Suppose that C is a fusion category (over the complex numbers) and that Z(C) is its Drinfel'd center. By definition an object in Z(C) consists of an object V in C together with a collection of half-braidings $V \otimes W \rightarrow W \otimes V$ for every object W in C satisfying some naturality conditions. Hence there is a restriction functor R:Z(C)->C given by forgetting the half-braiding. Adjoint to this is an induction functor I:C->Z(C).

A Theorem of Etingof-Nikshych-Ostrik says that $R(I(V)) = \bigoplus_X X \otimes V \otimes X^{\*}$. In particular, we see that I(V) is $\bigoplus_X X \otimes V \otimes X^{\*}$ (where X ranges over simple objects up to isomorphism) together with some particular choice of half-braidings. I'm pretty sure I know what those half-braidings are. In particular there's a nice picture (the X,Y summand of the half-braiding with W is a sum over diagrams with a trivalent vertex connecting W to X* and Y* and another trivalent vertex connecting X and Y to W, where the two vertices range over dual bases).

What I really would like is a reference that explains this so that I don't have to write it up myself. The only description I know is in ENO's "On Fusion Categories" where it's written in terms of weak Hopf algebras.

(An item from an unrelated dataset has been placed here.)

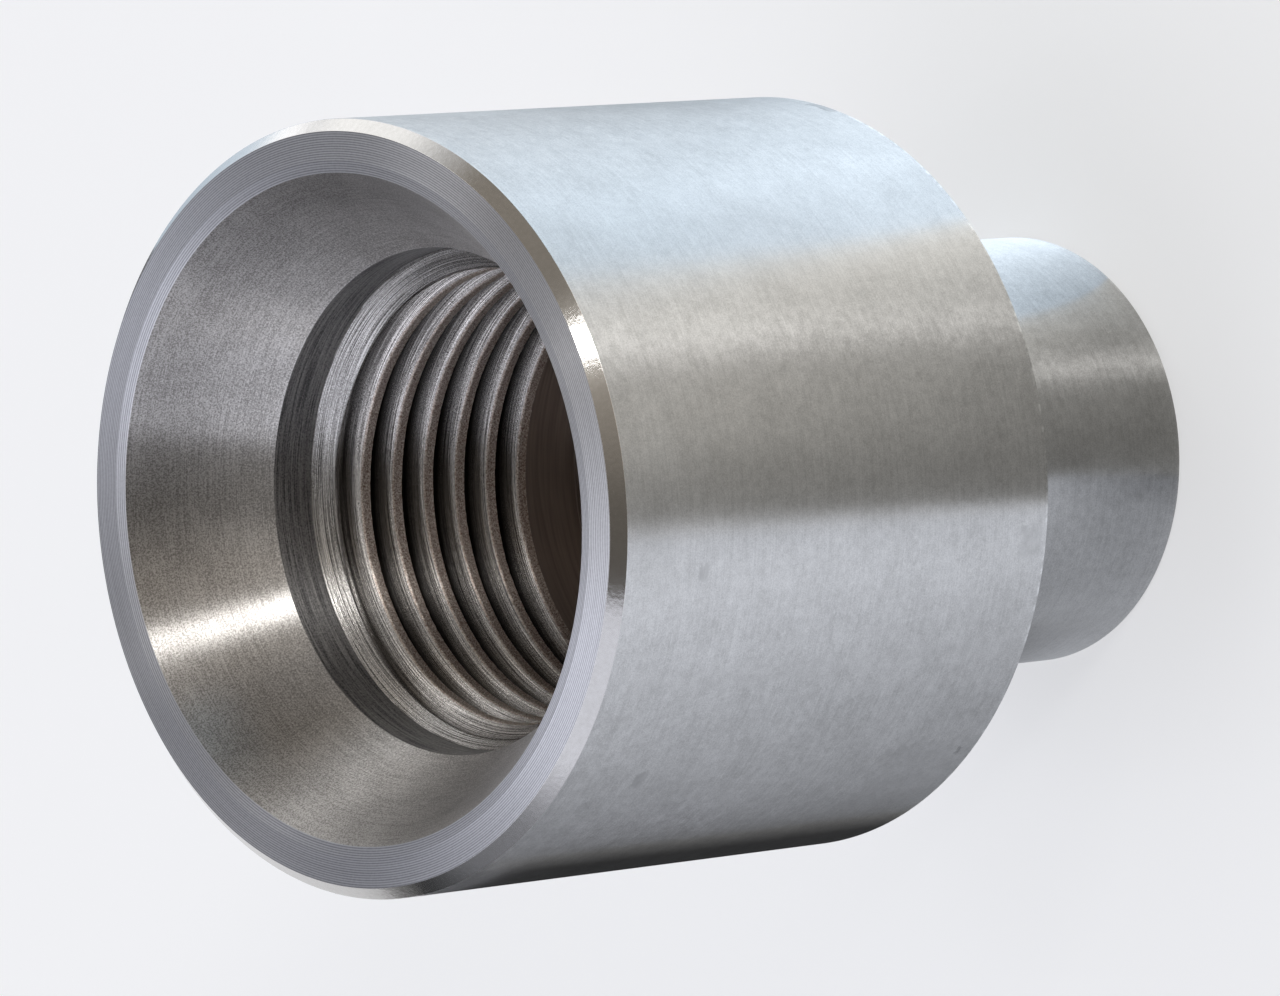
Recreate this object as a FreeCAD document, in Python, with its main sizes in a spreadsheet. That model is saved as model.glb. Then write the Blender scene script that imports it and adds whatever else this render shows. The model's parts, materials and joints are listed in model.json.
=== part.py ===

The motivation is removing any mention of weak Hopf algebras from the construction in Section 5 (about cyclotomicity of certain Drinfel'd centers) in Scott and my Noncyclotomic Fusion Categories. It turns out that the diagram description above can be slightly modified (in a way suggested to me by Ben Webster) in order to give a description of I(V) where V is an object in a non-split fusion category over an arbitrary field.